# TASK DETAILS
Repeat the material below exactly, line for line.

# DATA PROVIDED
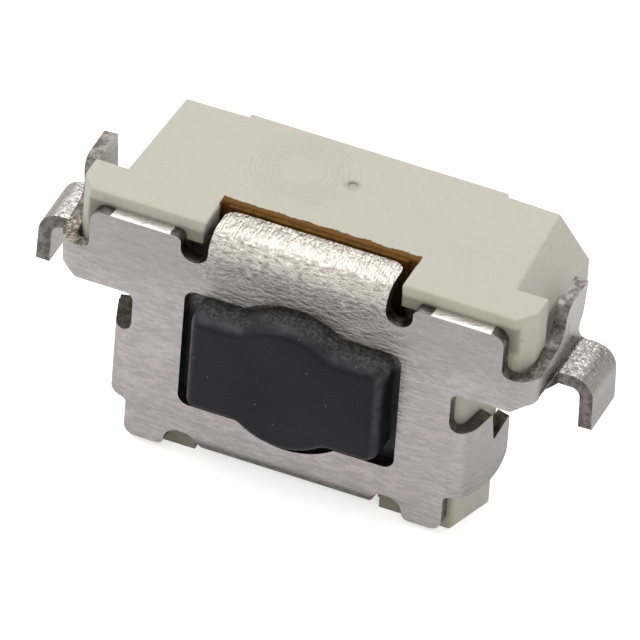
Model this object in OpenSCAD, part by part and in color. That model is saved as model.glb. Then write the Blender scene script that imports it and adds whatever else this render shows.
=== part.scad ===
/* [Body] */

// Height of the moulded base, from its bottom to its T-shaped top face
body_h = 3.0; // [2.9:0.05:3.6]
// Depth from the front plate's face to the back of the rear block
body_d = 2.03; // [1.8:0.05:2.8]
// Full width of the wings of the T-shaped top face
wing_w = 5.16; // [5.1:0.02:5.18]
// How far back the wings reach behind the front plate's face
wing_d = 0.65; // [0.6:0.02:0.72]
// Width of the rear block's top face where it meets the wings
block_top_w = 4.41; // [4:0.05:4.6]
// Width of the rear block at its foot
block_w = 5.0; // [4.8:0.05:5.1]
// Outward slope of the block's right side, as width gained for each unit of height
block_slope = 0.78; // [0.3:0.02:1]
// Outward slope of the block's left side
block_draft = 0.25; // [0:0.01:0.4]
// Angle by which each side of the rear block closes in towards the back
block_taper = 3.1; // [0:0.1:5]
// Depth of the raised middle run on the block's back
back_rise = 0.07; // [0.02:0.01:0.15]
// Width of the raised middle run
back_rise_w = 2.94; // [2:0.02:3.6]
// Shift of that run to the right
back_rise_x = 0.05; // [0:0.01:0.1]
// Depth of the narrower lower body behind the front plate's face
lower_d = 1.25; // [1.2:0.05:1.5]
// Width of the lower body's back
lower_back_w = 3.6; // [3:0.1:4]
// Step from the base's top face down to the board plane
board_drop = 1.04; // [1:0.02:1.2]
// Gap between the film's edges and the notch in the top face
notch_gap = 0.095; // [0.02:0.005:0.12]
// Diameter of the gate mark on the top face
gate_d = 0.11; // [0.05:0.01:0.2]
// Depth of the gate mark
gate_depth = 0.02; // [0.01:0.005:0.05]
// Distance of the gate mark behind the front plate's face
gate_y = 1.47; // [1.2:0.01:1.7]

/* [Sheet Metal] */

// Thickness of the sheet
sheet_t = 0.15; // [0.1:0.01:0.18]
// Inner radius of the bends
bend_r = 0.1; // [0.05:0.01:0.12]
// Inner radius of the bend under the bottom
foot_bend_r = 0.15; // [0.1:0.01:0.18]
// Gap left between the sheet and the moulded base beside it
sheet_gap = 0.015; // [0.005:0.005:0.03]

/* [Front Plate] */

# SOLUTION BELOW
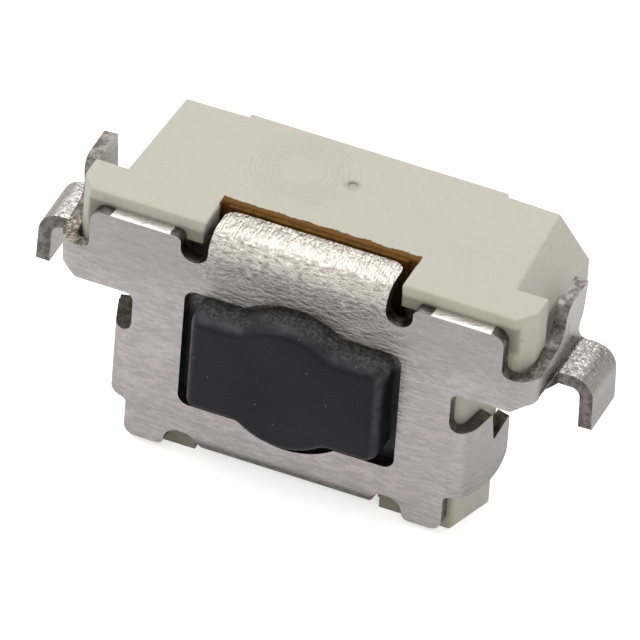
Model this object in OpenSCAD, part by part and in color. That model is saved as model.glb. Then write the Blender scene script that imports it and adds whatever else this render shows.
=== part.scad ===
/* [Body] */

// Height of the moulded base, from its bottom to its T-shaped top face
body_h = 3.0; // [2.9:0.05:3.6]
// Depth from the front plate's face to the back of the rear block
body_d = 2.03; // [1.8:0.05:2.8]
// Full width of the wings of the T-shaped top face
wing_w = 5.16; // [5.1:0.02:5.18]
// How far back the wings reach behind the front plate's face
wing_d = 0.65; // [0.6:0.02:0.72]
// Width of the rear block's top face where it meets the wings
block_top_w = 4.41; // [4:0.05:4.6]
// Width of the rear block at its foot
block_w = 5.0; // [4.8:0.05:5.1]
// Outward slope of the block's right side, as width gained for each unit of height
block_slope = 0.78; // [0.3:0.02:1]
// Outward slope of the block's left side
block_draft = 0.25; // [0:0.01:0.4]
// Angle by which each side of the rear block closes in towards the back
block_taper = 3.1; // [0:0.1:5]
// Depth of the raised middle run on the block's back
back_rise = 0.07; // [0.02:0.01:0.15]
// Width of the raised middle run
back_rise_w = 2.94; // [2:0.02:3.6]
// Shift of that run to the right
back_rise_x = 0.05; // [0:0.01:0.1]
// Depth of the narrower lower body behind the front plate's face
lower_d = 1.25; // [1.2:0.05:1.5]
// Width of the lower body's back
lower_back_w = 3.6; // [3:0.1:4]
// Step from the base's top face down to the board plane
board_drop = 1.04; // [1:0.02:1.2]
// Gap between the film's edges and the notch in the top face
notch_gap = 0.095; // [0.02:0.005:0.12]
// Diameter of the gate mark on the top face
gate_d = 0.11; // [0.05:0.01:0.2]
// Depth of the gate mark
gate_depth = 0.02; // [0.01:0.005:0.05]
// Distance of the gate mark behind the front plate's face
gate_y = 1.47; // [1.2:0.01:1.7]

/* [Sheet Metal] */

// Thickness of the sheet
sheet_t = 0.15; // [0.1:0.01:0.18]
// Inner radius of the bends
bend_r = 0.1; // [0.05:0.01:0.12]
// Inner radius of the bend under the bottom
foot_bend_r = 0.15; // [0.1:0.01:0.18]
// Gap left between the sheet and the moulded base beside it
sheet_gap = 0.015; // [0.005:0.005:0.03]

/* [Front Plate] */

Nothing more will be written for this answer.